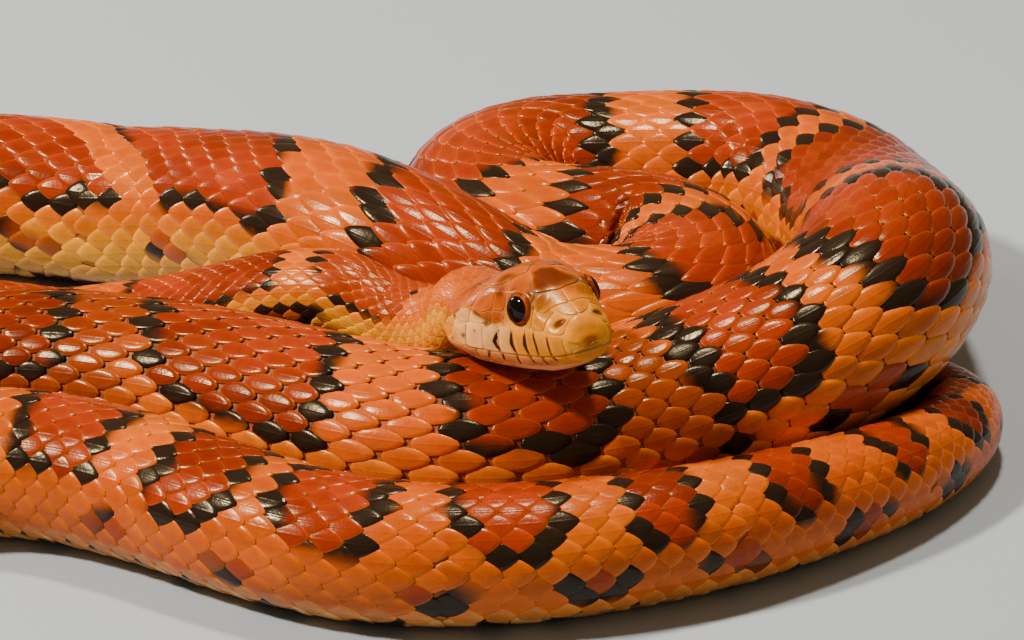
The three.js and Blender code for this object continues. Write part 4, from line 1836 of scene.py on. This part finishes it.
class Shader:
    """One material's node tree, built through a single node method."""

    def __init__(self, name: str) -> None:
        """Makes a material with an output and a Principled shader.

        Args:
            name: The material's name.
        """
        self.material = bpy.data.materials.new(name)
        self.material.use_nodes = True
        self.tree = self.material.node_tree
        self.tree.nodes.clear()
        self.out = self.tree.nodes.new("ShaderNodeOutputMaterial")
        self.surface = self.tree.nodes.new("ShaderNodeBsdfPrincipled")
        self.tree.links.new(self.surface.outputs["BSDF"], self.out.inputs["Surface"])

    def plug(self, socket: NodeSocket, value: object) -> None:
        """Links a socket to a value or sets its own number or colour."""
        if isinstance(value, Value):
            value = value.socket
        if isinstance(value, NodeSocket):
            self.tree.links.new(value, socket)
        else:
            socket.default_value = value

    def node(self, kind: str, settings: dict[str, object], inputs: dict[object, object]) -> Node:
        """Adds a node.

        Args:
            kind: The node's type.
            settings: Its own settings, set first.
            inputs: Values or links by socket name or number.

        Returns:
            The node.
        """
        node = self.tree.nodes.new(kind)
        for key, value in settings.items():
            setattr(node, key, value)
        for key, value in inputs.items():
            self.plug(node.inputs[key], value)
        return node

    def value(self, kind: str, settings: dict[str, object], inputs: dict[object, object],
              output: object = 0) -> Value:
        """Adds a node and gives one of its outputs as a value."""
        return Value(self, self.node(kind, settings, inputs).outputs[output])

    def mix(self, share: Value | float, first: object, second: object,
            way: str = "MIX") -> NodeSocket:
        """Mixes two colours by a share."""
        settings = {"data_type": "RGBA", "blend_type": way}
        return self.node("ShaderNodeMix", settings, {0: share, 6: first, 7: second}).outputs[2]

    def vector(self, operation: str, first: object, second: object) -> NodeSocket:
        """One Vector Math node on two vectors."""
        return self.node("ShaderNodeVectorMath", {"operation": operation}, {0: first, 1: second}).outputs[0]

    def noise(self, scale: float, detail: float, vector: object) -> Value:
        """A noise texture over a vector."""
        inputs = {"Vector": vector, "Scale": scale, "Detail": detail}
        return self.value("ShaderNodeTexNoise", {}, inputs, "Fac")

    def bump(self, strength: float, distance: float, height: Value) -> NodeSocket:
        """A bumped normal from a height."""
        inputs = {"Strength": strength, "Distance": distance, "Height": height}
        return self.node("ShaderNodeBump", {}, inputs).outputs["Normal"]

    def attribute(self, name: str) -> tuple[Node, Value]:
        """The node of a mesh attribute, and its fourth number."""
        node = self.node("ShaderNodeAttribute", {"attribute_name": name}, {})
        return node, Value(self, node.outputs["Alpha"])

    def place(self) -> NodeSocket:
        """Object coordinates, in metres."""
        return self.node("ShaderNodeTexCoord", {}, {}).outputs["Object"]

    def finish(self, **inputs: object) -> Material:
        """Sets the shader's own sockets, by name with spaces for underscores."""
        for name, value in inputs.items():
            self.plug(self.surface.inputs[name.replace("_", " ")], value)
        return self.material


@dataclass(frozen=True)
class ScaleFinish:
    """Horn over coloured skin: glossy, with a painted highlight at the rim and painted shade at the root and
    in the gaps, and faintly striped along the scale.
    """

    name: str
    roughness: float
    grain: float
    bump: float
    keel: float
    shine: float
    # seam sets how strongly the very rim of each scale is painted; pale turns it from painted shade in the
    # gaps towards a painted highlight along the edge.
    seam: float
    pale: float
    # How strongly each scale's rim is lightened by the painted highlight.
    rim: float = 0.35
    warmth: Colour = (1.0, 0.93, 0.86, 1.0)
    depth: Colour = (0.52, 0.40, 0.34, 1.0)
    # The colour of the painted shade in the gaps between scales.
    gap_shade_colour: Colour = (0.45, 0.30, 0.25, 1.0)
    # The colour of the painted highlight on rims and pale seams.
    highlight_tone: Colour = (1.0, 0.34, 0.014, 1.0)
    glow: Colour = (1.0, 0.88, 0.72, 1.0)
    bump_depth: float = 0.00015

    def material(self) -> Material:
        """Builds the finish from the scale's markings and each place's lay on the scale.

        Returns:
            The material.
        """
        shader = Shader(self.name)
        marks, black = shader.attribute("Markings")
        lay, tint = shader.attribute("Lay")
        parts = shader.node("ShaderNodeSeparateXYZ", {}, {"Vector": lay.outputs["Vector"]})
        along, across, inner = (Value(shader, parts.outputs[k]) for k in range(3))
        place = shader.place()
        broad = shader.noise(420.0, 3.0, place)
        close = shader.noise(2600.0, 2.0, place)
        pigment = shader.mix(1.0, marks.outputs["Color"], self.warmth, "MULTIPLY")
        darker = shader.mix(1.0, pigment, self.depth, "MULTIPLY")
        # The painted highlight colour for rims and pale seams.
        highlight_colour = shader.mix(0.4, pigment, self.highlight_tone)
        speckle = broad.step(0.38, 0.68) * 0.5 + close.step(0.45, 0.7) * 0.3
        colour = shader.mix(speckle * self.grain, pigment, darker)
        centre = inner.step(0.1, 0.75) * (1.0 - black)
        colour = shader.mix(centre * 0.40, colour, darker)
        # Painted highlight: each scale's rim is lightened all round, for light caught on its edge.
        edge = (1.0 - inner.step(0.03, 0.22)) * (1.0 - black)
        colour = shader.mix(edge * self.rim, colour, highlight_colour)
        # Painted shade in the gaps between scales at the very rim, turned by pale towards a painted highlight
        # along the edge.
        seam = 1.0 - inner.step(0.0, 0.05)
        gap_shade = shader.mix(1.0, darker, self.gap_shade_colour, "MULTIPLY")
        colour = shader.mix(seam * self.seam, colour, shader.mix(self.pale, gap_shade, highlight_colour))
        # Painted shade: each scale is darker at its root, where the scale ahead overlaps it.
        root = (1.0 - along.step(-0.85, -0.25)) * 0.35
        colour = shader.mix(root, colour, darker)
        crest = (1.0 - across.math("ABSOLUTE").step(0.0, 0.16)) * self.keel
        rough = broad * 0.12 + tint * 0.08 + (self.roughness - 0.1)
        height = close * 0.35 + broad * 0.25 + crest
        return shader.finish(Base_Color=colour, Roughness=rough, Specular_IOR_Level=self.shine,
                             Normal=shader.bump(self.bump, self.bump_depth, height),
                             Specular_Tint=self.glow)


@dataclass(frozen=True)
class SkinFinish:
    """The stretched skin that shows between the scales."""

    name: str
    roughness: float
    stretched: Colour = (0.30, 0.040, 0.012, 1.0)
    fold: Colour = (0.14, 0.026, 0.008, 1.0)
    bump: float = 0.5
    bump_depth: float = 0.0002

    def material(self) -> Material:
        """Builds the finish, redder and darker where the skin is stretched.

        Returns:
            The material.
        """
        shader = Shader(self.name)
        marks, black = shader.attribute("Markings")
        lay, _ = shader.attribute("Lay")
        folds = shader.noise(1500.0, 4.0, shader.place())
        stretched = shader.value("ShaderNodeSeparateXYZ", {}, {"Vector": lay.outputs["Vector"]}, "Z")
        warm = shader.mix(stretched * 0.55, marks.outputs["Color"], self.stretched)
        colour = shader.mix(black, warm, marks.outputs["Color"])
        dim = (folds.step(0.35, 0.75) * 0.35 + 0.15) * (stretched * 0.8 + 0.2)
        colour = shader.mix(dim, colour, self.fold)
        return shader.finish(Base_Color=colour, Roughness=folds * 0.15 + self.roughness,
                             Normal=shader.bump(self.bump, self.bump_depth, folds))


@dataclass
class Eye:
    """One eye: a round pupil in a narrow ring of iris, under a clear scale."""

    head: Head
    sign: float
    seat: float = 0.05
    bulge: float = 0.98
    pupil: float = 1.46
    pupil_edge: Span = (-0.05, 0.04)
    iris_rim: Span = (1.58, 1.70)
    iris_light: Colour = (0.44, 0.080, 0.012, 1.0)
    iris_dark: Colour = (0.20, 0.026, 0.006, 1.0)
    iris_edge: Colour = (0.05, 0.012, 0.006, 1.0)
    pupil_colour: Colour = (0.003, 0.0025, 0.003, 1.0)
    rings: int = 36
    columns: int = 64

    def material(self, name: str) -> Material:
        """Builds the eye's finish around its own axis.

        Args:
            name: The material's name.

        Returns:
            The material.
        """
        shader = Shader(name)
        centre, axis = self.head.eye_in_world(self.sign)
        apart = shader.vector("SUBTRACT", shader.place(), tuple((centre - MIDDLE) * METRES))
        turned = shader.vector("CROSS_PRODUCT", apart, tuple(axis))
        radius = shader.value("ShaderNodeVectorMath", {"operation": "LENGTH"}, {0: turned}, "Value")
        streaks = shader.noise(2400.0, 4.0, turned)
        iris = shader.mix(streaks.step(0.3, 0.7), self.iris_light, self.iris_dark)
        rim = radius.step(*(edge * METRES for edge in self.iris_rim))
        iris = shader.mix(rim * 0.7, iris, self.iris_edge)
        pupil = 1.0 - radius.step(*((self.pupil + edge) * METRES for edge in self.pupil_edge))
        colour = shader.mix(pupil, iris, self.pupil_colour)
        return shader.finish(Base_Color=colour, Roughness=0.12, Specular_IOR_Level=0.0, Coat_Weight=0.5,
                             Coat_Roughness=0.02)

    def build(self, name: str) -> Object:
        """Builds the eye as one closed lens.

        Args:
            name: The piece's name.

        Returns:
            The new piece.
        """
        head = self.head
        centre, axis, upright, level = head.eye_frame(self.sign)
        lat = np.linspace(0, math.pi, self.rings + 1)[1:-1, None]
        lon = (2 * math.pi * np.arange(self.columns) / self.columns)[None, :]
        radius = head.eye_radius * np.sin(lat)
        depth = np.where(np.cos(lat) > 0, self.bulge, 1.0) * np.cos(lat)
        disc = (radius * np.cos(lon))[..., None] * level + (radius * np.sin(lon))[..., None] * upright
        points = (centre + self.seat * axis + disc + (depth + 0 * lon)[..., None] * axis).reshape(-1, 3)
        tips = np.array([centre + (self.seat + self.bulge) * axis, centre + (self.seat - 1.0) * axis])
        grid = np.arange(len(points)).reshape(len(lat), self.columns)
        nearby = np.roll(grid, -1, axis=1)
        corners = ((grid[:-1], grid[1:], nearby[1:]), (grid[:-1], nearby[1:], nearby[:-1]))
        faces = [np.stack(three, -1).reshape(-1, 3) for three in corners]
        total = len(points)
        faces.append(np.column_stack([np.full(self.columns, total), grid[0], nearby[0]]))
        faces.append(np.column_stack([grid[-1], np.full(self.columns, total + 1), nearby[-1]]))
        points = head.to_world(np.vstack([points, tips]))
        triangles = np.vstack(faces)
        spread = 0.48 * (lat / math.pi)
        flat = np.stack([0.5 + spread * np.cos(lon), 0.5 + spread * np.sin(lon)], axis=-1).reshape(-1, 2)
        flat = np.vstack([flat, [[0.5, 0.5], [0.98, 0.5]]])
        parts = MeshParts()
        plain, soft = np.zeros((len(points), 4)), np.ones(len(triangles), bool)
        parts.add(points, triangles, soft, plain, plain, flat[triangles].reshape(-1, 2))
        return parts.build(name, self.material(name + "_finish"))


def aimed(place: Point, target: Point) -> Euler:
    """The turn that points a lamp or a camera from a place to a target."""
    return (Vector(target) - Vector(place)).to_track_quat("-Z", "Y").to_euler()


@dataclass(frozen=True)
class AreaLight:
    """A soft rectangular lamp."""

    name: str
    place: Point
    aim: Point
    size: Span
    power: float
    colour: Point

    def build(self) -> None:
        """Hangs the lamp and turns it to what it lights."""
        data = bpy.data.lights.new(self.name, "AREA")
        data.shape = "RECTANGLE"
        data.size, data.size_y = self.size
        data.energy = self.power
        data.color = self.colour
        lamp = bpy.data.objects.new(self.name, data)
        lamp.location = self.place
        lamp.rotation_euler = aimed(self.place, self.aim)
        bpy.context.scene.collection.objects.link(lamp)


@dataclass
class Studio:
    """The floor, the lamps and the camera."""

    floor_colour: Colour = (0.38, 0.47, 0.72, 1.0)
    floor_size: float = 6.0
    sky_colour: Colour = (1.0, 0.72, 0.34, 1.0)
    sky_strength: float = 0.24
    eye_point: Point = (0.0502, -0.44034, 0.20745)
    target: Point = (0.0502, 0.0009, 0.011)
    lens: float = 142.4
    nearest: float = 0.02
    lamps: tuple[AreaLight, ...] = (
        AreaLight("key", (-0.52, -0.16, 0.62), (0.0, 0.0, 0.0), (0.08, 0.07), 11.5, (1.0, 0.84, 0.55)),
        AreaLight("top", (0.10, 0.16, 0.72), (0.05, 0.0, 0.0), (0.08, 0.07), 4.6, (1.0, 0.84, 0.55)),
        AreaLight("window", (-0.60, 0.50, 0.25), (0.0, 0.0, 0.0), (0.10, 0.12), 1.9, (1.0, 0.86, 0.62)),
    )

    def build(self) -> None:
        """Builds the studio round the snake."""
        self.floor()
        for lamp in self.lamps:
            lamp.build()
        world = bpy.data.worlds.new("studio")
        world.use_nodes = True
        sky = world.node_tree.nodes["Background"]
        sky.inputs["Color"].default_value = self.sky_colour
        sky.inputs["Strength"].default_value = self.sky_strength
        bpy.context.scene.world = world
        data = bpy.data.cameras.new("camera")
        data.lens = self.lens
        data.clip_start = self.nearest
        camera = bpy.data.objects.new("camera", data)
        camera.location = self.eye_point
        camera.rotation_euler = aimed(self.eye_point, self.target)
        bpy.context.scene.collection.objects.link(camera)
        bpy.context.scene.camera = camera

    def floor(self) -> None:
        """Lays the plain floor."""
        half = self.floor_size / 2
        corners = [(-half, -half, 0), (half, -half, 0), (half, half, 0), (-half, half, 0)]
        mesh = bpy.data.meshes.new("floor")
        mesh.from_pydata(corners, [], [(0, 1, 2, 3)])
        mesh.materials.append(Shader("floor_finish").finish(Base_Color=self.floor_colour, Roughness=0.9))
        floor = bpy.data.objects.new("floor", mesh)
        bpy.context.scene.collection.objects.link(floor)
        floor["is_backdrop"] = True


def flesh_nodes() -> list[str]:
    """The solid lengths of flesh that the skin stands for."""
    return sorted(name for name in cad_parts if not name.startswith("eye"))


def main() -> None:
    """Builds the snake and the studio, and reports each piece."""
    start_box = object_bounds()
    Studio().build()
    body = Body()
    markings = Markings(body)
    coat = Coat(body, markings)
    shields = HeadShields(body, coat)
    # The scales' seams are painted shade; the shields' seams are mostly painted highlight and partly painted
    # shade.
    scale_finish = ScaleFinish("scale_finish", roughness=0.23, grain=0.6, bump=0.4, keel=0.28, shine=0.27,
                               seam=0.6, pale=0.0).material()
    shield_finish = ScaleFinish("shield_finish", roughness=0.22, grain=0.6, bump=0.3, keel=0.0, shine=0.3,
                                seam=0.5, pale=0.7).material()
    skin_finish = SkinFinish("skin_finish", roughness=0.5).material()
    pieces = [Skin(body, markings, coat.unwrap).build("skin", skin_finish)]
    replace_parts(pieces[0], *flesh_nodes())
    ends = (10.0, 110.0, 190.0, 400.0, 620.0, 860.0, 950.0, body.length - 1.5)
    for number, (start, end) in enumerate(zip(ends[:-1], ends[1:]), 1):
        pieces.append(coat.scales(f"scales_{number}", start, end, scale_finish, shields))
    pieces.append(coat.belly("belly_plates", scale_finish))
    pieces.append(shields.build("head_shields", shield_finish))
    for name, sign in (("eye_left", 1.0), ("eye_right", -1.0)):
        eye = Eye(body.head, sign).build(f"{name}_lens")
        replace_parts(eye, name)
        pieces.append(eye)
    for piece in pieces:
        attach(piece, "root")
        LOG.info("%s: %d triangles", piece.name, len(piece.data.polygons))
    LOG.info("all: %d triangles", sum(len(piece.data.polygons) for piece in pieces))
    boxes = [[list(corner) for corner in box] for box in (start_box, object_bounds())]


if __name__ == "__main__":
    main()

▶ [Exercise details]: Everything from the first line through the line containing "node tree, built" should be quoted exactly, and nothing beyond it.

▶ [Exercise solution]:
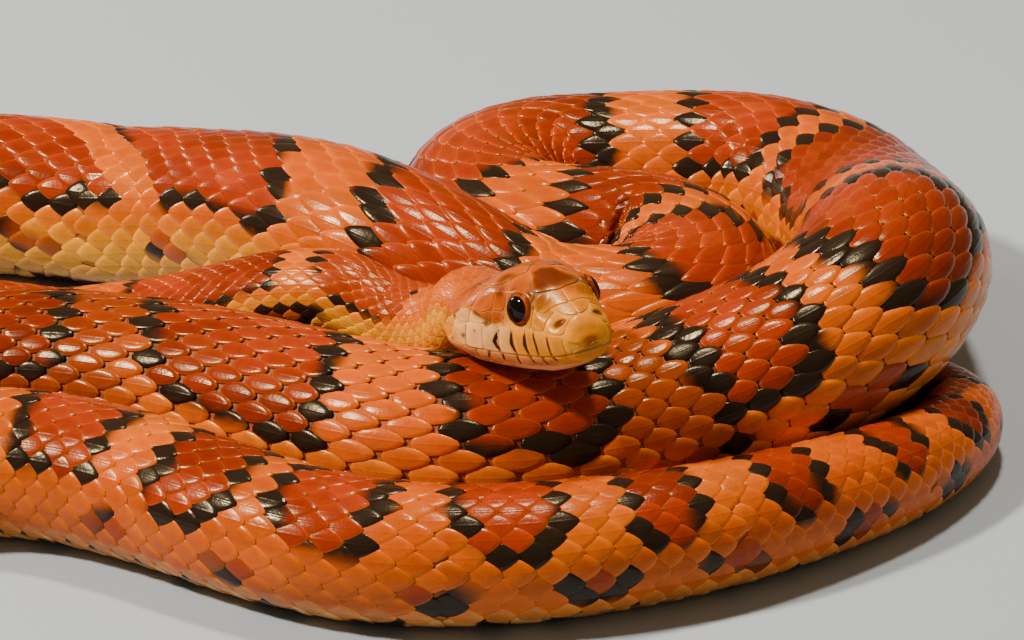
The three.js and Blender code for this object continues. Write part 4, from line 1836 of scene.py on. This part finishes it.
class Shader:
    """One material's node tree, built through a single node method."""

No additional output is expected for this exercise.